Target 15 and business
As the conservation community celebrates this milestone framework, along with the recognition of the interconnectedness between the climate and biodiversity crises, the business community may be wondering what this means for them. Unlike the Paris Agreement, the Kunming-Montreal Global Biodiversity Framework includes specific expectations for large and transnational companies and financial institutions within Target 15, where the parties agree to:
Take legal, administrative or policy measures to encourage and enable business, and in particular to ensure that large and transnational companies and financial institutions:
- Regularly monitor, assess, and transparently disclose their risks, dependencies and impacts on biodiversity, including with requirements for all large as well as transnational companies and financial institutions along their operations, supply and value chains and portfolios;
- Provide information needed to consumers to promote sustainable consumption patterns;
- Report on compliance with access and benefit-sharing regulations and measures, as applicable;
in order to progressively reduce negative impacts on biodiversity, increase positive impacts, reduce biodiversity-related risks to business and financial institutions, and promote actions to ensure sustainable patterns of production.

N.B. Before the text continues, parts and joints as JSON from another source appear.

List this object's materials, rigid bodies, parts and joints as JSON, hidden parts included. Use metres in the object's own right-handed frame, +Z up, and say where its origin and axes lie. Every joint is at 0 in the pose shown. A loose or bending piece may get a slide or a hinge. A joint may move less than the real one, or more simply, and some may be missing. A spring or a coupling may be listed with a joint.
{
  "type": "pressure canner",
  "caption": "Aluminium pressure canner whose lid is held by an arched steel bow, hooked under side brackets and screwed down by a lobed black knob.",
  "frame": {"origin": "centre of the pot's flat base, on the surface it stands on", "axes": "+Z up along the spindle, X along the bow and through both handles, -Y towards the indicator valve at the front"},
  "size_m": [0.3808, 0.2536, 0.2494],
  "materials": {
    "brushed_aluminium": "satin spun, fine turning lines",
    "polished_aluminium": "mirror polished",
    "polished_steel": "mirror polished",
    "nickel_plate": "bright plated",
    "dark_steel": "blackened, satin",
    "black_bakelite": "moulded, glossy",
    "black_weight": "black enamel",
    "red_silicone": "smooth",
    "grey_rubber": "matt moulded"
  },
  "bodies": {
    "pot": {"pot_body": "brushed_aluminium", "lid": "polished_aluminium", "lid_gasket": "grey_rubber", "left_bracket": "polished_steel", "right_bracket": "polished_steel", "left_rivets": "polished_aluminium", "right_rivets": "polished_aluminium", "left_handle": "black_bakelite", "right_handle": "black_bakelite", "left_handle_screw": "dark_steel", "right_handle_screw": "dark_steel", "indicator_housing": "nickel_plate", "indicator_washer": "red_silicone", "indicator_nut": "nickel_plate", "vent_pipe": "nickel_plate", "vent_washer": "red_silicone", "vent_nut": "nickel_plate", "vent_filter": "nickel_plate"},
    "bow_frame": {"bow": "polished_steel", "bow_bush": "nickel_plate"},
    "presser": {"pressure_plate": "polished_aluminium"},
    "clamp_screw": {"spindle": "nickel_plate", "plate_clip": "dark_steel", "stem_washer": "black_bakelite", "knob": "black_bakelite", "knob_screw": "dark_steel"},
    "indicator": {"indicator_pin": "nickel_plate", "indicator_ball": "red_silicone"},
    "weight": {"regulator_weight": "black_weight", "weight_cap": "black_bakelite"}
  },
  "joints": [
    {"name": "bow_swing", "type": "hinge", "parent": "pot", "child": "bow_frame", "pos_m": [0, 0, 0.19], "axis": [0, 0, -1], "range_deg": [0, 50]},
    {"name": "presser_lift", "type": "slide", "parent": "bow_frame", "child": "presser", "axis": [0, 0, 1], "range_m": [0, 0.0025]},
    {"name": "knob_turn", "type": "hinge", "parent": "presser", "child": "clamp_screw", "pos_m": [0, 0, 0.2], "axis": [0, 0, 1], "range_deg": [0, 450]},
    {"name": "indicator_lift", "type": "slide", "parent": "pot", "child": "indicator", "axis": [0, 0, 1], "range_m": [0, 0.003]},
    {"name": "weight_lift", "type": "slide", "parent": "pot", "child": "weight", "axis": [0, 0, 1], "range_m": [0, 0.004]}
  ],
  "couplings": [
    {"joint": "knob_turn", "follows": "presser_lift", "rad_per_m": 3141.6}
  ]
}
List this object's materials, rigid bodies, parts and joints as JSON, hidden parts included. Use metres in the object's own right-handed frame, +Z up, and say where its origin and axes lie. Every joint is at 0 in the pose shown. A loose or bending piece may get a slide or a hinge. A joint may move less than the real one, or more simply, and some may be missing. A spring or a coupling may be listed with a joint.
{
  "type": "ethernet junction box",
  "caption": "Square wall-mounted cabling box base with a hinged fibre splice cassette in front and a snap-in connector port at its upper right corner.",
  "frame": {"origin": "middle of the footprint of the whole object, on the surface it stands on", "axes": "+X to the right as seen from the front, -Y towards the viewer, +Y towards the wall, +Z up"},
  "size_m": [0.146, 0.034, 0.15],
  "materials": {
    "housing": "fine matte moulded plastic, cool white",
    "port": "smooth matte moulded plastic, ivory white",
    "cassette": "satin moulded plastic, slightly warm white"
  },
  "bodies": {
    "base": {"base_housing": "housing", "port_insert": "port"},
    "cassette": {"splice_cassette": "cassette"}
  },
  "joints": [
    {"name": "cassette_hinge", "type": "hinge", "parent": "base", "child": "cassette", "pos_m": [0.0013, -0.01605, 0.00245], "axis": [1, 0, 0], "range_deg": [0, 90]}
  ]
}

Measuring business impact on biodiversity
This sends a strong signal that businesses and financial institutions should start investigating the most appropriate way for them to monitor, assess, and disclose their risks, dependencies, and impacts on biodiversity to be ready for when this target is enacted into relevant national legislation.
Biodiversity impacts can be found at both the location of a business’ direct operations and deep within its supply chains or investment portfolio. Fair Supply’s Integrated Assessment Engine is a unique tool which quantifies extinction risk within supply chains or investment portfolios to identify the locations most impacted by an entity. We can identify the extinction-risk footprint associated with your direct operations, supply chains, and investment portfolio, supporting the assessment, monitoring and disclosure of biodiversity impacts across the globe. Read our report to learn more about our methodology.
In the words of Unilever CEO, Alan Jope:
“As COP15 concludes, the message to the private sector is clear: businesses around the world and from all sectors will need to take large-scale action now to halt and reverse nature loss by 2030. The Global Biodiversity Framework is set to provide the political certainty that all large businesses and financial institutions will be required to assess and disclose risks and impacts on nature. The result will be stronger accountability and better-informed decisions by investors, governments, consumers and businesses themselves.”